### GIVEN EXERCISE
Find how many lines in the data below mention "from". Give the number only.

### PROVIDED MATERIAL

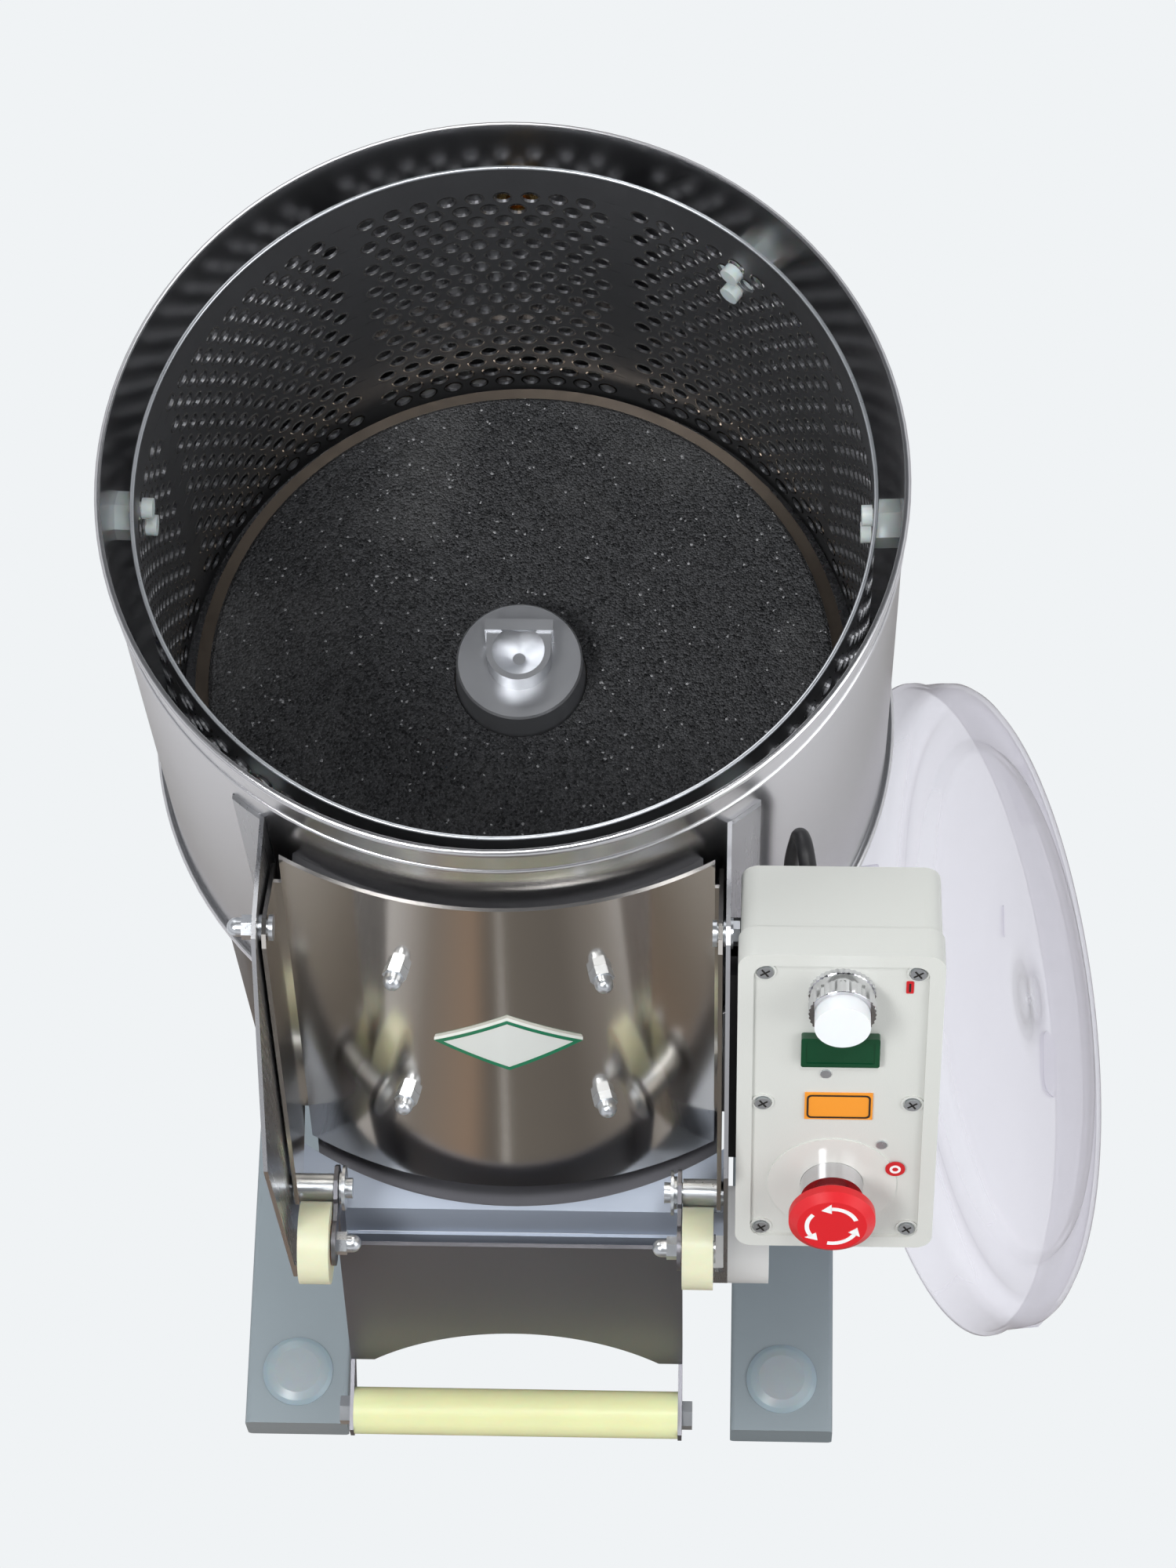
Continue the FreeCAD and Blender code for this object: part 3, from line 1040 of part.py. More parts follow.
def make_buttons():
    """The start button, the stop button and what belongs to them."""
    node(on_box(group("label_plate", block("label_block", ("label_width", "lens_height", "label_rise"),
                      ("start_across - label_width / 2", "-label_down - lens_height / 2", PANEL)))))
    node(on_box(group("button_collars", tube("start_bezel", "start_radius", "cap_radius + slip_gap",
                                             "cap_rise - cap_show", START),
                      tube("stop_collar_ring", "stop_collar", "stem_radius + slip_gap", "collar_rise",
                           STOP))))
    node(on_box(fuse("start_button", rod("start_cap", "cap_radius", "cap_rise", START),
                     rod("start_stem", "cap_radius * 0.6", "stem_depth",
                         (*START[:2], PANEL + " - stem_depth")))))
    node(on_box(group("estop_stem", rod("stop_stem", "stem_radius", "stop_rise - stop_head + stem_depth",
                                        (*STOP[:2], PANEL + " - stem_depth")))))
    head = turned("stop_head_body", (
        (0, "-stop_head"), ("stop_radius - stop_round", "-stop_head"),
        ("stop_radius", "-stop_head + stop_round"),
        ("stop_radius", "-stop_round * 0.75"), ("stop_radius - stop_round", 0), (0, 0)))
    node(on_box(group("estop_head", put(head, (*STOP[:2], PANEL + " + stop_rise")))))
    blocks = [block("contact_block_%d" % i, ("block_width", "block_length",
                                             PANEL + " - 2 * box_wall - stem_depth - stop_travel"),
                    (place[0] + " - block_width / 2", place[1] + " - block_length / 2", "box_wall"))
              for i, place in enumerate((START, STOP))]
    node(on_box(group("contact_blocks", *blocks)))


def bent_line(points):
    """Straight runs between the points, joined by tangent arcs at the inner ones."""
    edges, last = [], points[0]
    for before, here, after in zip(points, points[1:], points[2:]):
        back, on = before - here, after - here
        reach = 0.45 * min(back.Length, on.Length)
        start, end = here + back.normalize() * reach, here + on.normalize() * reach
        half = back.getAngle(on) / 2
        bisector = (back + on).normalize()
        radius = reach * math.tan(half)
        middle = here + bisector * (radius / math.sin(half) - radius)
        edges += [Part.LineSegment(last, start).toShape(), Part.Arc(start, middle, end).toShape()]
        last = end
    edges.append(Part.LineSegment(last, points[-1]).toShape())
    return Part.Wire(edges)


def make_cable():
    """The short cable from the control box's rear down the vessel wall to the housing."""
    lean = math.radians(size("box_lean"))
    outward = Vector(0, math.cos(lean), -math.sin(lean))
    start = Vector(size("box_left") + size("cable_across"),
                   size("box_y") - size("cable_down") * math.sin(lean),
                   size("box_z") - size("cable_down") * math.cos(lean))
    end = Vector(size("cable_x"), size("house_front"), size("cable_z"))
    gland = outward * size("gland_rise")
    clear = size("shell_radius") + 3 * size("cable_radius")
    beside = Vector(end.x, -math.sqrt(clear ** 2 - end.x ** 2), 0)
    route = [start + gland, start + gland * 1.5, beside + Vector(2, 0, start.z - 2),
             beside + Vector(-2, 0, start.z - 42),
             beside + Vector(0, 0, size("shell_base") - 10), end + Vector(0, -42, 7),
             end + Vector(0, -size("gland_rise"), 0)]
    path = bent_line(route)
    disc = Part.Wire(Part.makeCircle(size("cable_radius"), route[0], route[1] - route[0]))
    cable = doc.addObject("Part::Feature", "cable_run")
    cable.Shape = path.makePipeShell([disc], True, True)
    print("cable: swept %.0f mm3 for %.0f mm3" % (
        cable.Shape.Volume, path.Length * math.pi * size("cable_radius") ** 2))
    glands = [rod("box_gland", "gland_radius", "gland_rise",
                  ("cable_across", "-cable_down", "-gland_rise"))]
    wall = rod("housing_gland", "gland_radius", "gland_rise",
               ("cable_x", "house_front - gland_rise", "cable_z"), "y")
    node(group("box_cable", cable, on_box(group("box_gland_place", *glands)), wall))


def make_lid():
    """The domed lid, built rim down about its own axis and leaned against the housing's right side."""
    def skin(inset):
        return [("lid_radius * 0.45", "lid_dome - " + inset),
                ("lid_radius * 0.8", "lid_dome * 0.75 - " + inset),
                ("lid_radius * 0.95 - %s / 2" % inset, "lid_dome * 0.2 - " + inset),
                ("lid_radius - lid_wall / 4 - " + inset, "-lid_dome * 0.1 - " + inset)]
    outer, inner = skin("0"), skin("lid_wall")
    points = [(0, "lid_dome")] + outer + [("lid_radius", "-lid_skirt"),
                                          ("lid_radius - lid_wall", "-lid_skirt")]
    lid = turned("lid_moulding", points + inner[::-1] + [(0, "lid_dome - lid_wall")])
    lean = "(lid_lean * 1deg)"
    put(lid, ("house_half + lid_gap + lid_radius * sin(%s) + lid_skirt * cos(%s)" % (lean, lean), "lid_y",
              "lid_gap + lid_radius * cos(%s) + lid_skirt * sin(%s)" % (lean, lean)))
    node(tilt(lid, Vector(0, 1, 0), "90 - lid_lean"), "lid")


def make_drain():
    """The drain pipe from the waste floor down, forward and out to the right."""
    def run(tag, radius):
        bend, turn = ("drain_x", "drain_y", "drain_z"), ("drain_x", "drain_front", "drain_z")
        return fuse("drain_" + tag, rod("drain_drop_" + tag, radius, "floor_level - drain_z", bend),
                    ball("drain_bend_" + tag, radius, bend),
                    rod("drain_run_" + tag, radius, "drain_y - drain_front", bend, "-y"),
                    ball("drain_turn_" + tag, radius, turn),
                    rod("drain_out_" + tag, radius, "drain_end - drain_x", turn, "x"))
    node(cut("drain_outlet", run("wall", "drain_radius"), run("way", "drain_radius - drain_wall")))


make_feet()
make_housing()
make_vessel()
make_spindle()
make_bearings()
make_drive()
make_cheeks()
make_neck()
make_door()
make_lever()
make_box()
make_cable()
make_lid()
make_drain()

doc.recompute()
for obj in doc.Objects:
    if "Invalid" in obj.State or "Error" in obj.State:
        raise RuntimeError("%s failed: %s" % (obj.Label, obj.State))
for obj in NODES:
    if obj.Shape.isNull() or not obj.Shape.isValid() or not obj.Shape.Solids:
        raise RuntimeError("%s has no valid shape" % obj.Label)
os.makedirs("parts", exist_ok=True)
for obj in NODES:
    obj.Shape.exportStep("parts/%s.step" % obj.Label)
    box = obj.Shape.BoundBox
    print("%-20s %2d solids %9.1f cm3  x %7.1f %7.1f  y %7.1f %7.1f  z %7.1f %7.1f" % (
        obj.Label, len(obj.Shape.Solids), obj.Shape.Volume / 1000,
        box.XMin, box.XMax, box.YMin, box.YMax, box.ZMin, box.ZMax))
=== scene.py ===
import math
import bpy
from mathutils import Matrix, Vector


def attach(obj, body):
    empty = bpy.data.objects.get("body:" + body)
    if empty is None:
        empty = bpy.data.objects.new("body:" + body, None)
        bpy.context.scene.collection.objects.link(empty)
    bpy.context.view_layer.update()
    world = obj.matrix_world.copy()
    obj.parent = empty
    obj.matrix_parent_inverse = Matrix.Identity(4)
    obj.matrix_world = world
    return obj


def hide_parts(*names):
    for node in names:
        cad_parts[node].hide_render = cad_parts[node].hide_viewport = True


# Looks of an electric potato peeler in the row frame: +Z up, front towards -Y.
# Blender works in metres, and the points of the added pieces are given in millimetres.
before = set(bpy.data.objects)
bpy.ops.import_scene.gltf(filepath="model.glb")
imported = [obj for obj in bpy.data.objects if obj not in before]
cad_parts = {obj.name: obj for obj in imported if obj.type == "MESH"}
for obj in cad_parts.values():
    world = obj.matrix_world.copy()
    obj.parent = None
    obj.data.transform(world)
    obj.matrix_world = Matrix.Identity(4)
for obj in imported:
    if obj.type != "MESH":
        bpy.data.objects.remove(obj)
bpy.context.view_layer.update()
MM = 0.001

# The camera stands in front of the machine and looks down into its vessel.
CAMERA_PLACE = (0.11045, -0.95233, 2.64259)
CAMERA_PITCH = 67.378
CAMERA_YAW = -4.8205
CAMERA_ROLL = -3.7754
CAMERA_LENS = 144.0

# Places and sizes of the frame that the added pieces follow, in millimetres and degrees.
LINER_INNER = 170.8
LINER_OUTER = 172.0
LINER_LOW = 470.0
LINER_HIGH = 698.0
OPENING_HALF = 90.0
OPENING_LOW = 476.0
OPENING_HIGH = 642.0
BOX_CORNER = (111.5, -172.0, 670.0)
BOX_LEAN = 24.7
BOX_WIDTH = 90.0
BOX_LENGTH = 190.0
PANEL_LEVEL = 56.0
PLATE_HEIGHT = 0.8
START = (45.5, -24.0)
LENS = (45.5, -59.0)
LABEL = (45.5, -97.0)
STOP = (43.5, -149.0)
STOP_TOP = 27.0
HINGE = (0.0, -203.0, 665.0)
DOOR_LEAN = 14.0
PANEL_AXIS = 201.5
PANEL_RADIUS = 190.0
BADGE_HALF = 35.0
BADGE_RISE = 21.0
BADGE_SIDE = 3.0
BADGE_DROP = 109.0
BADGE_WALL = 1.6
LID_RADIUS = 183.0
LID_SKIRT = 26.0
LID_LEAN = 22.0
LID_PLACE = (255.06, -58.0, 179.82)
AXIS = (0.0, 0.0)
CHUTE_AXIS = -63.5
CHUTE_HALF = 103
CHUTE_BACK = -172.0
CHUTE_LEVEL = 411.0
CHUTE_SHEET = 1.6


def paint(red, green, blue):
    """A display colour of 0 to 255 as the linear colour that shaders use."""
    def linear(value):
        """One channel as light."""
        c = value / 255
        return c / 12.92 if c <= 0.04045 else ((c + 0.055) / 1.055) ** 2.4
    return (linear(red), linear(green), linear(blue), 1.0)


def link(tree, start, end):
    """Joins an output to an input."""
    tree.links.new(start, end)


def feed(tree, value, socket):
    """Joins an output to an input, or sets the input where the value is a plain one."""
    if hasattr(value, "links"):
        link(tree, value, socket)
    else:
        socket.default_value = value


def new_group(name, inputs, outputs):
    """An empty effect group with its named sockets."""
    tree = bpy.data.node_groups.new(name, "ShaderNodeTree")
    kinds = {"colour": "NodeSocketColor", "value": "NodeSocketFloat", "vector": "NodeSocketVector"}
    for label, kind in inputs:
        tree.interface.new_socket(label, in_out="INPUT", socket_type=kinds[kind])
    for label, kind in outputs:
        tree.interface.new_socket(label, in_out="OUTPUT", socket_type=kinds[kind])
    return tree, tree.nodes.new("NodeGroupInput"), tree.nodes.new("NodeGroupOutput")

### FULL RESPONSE
4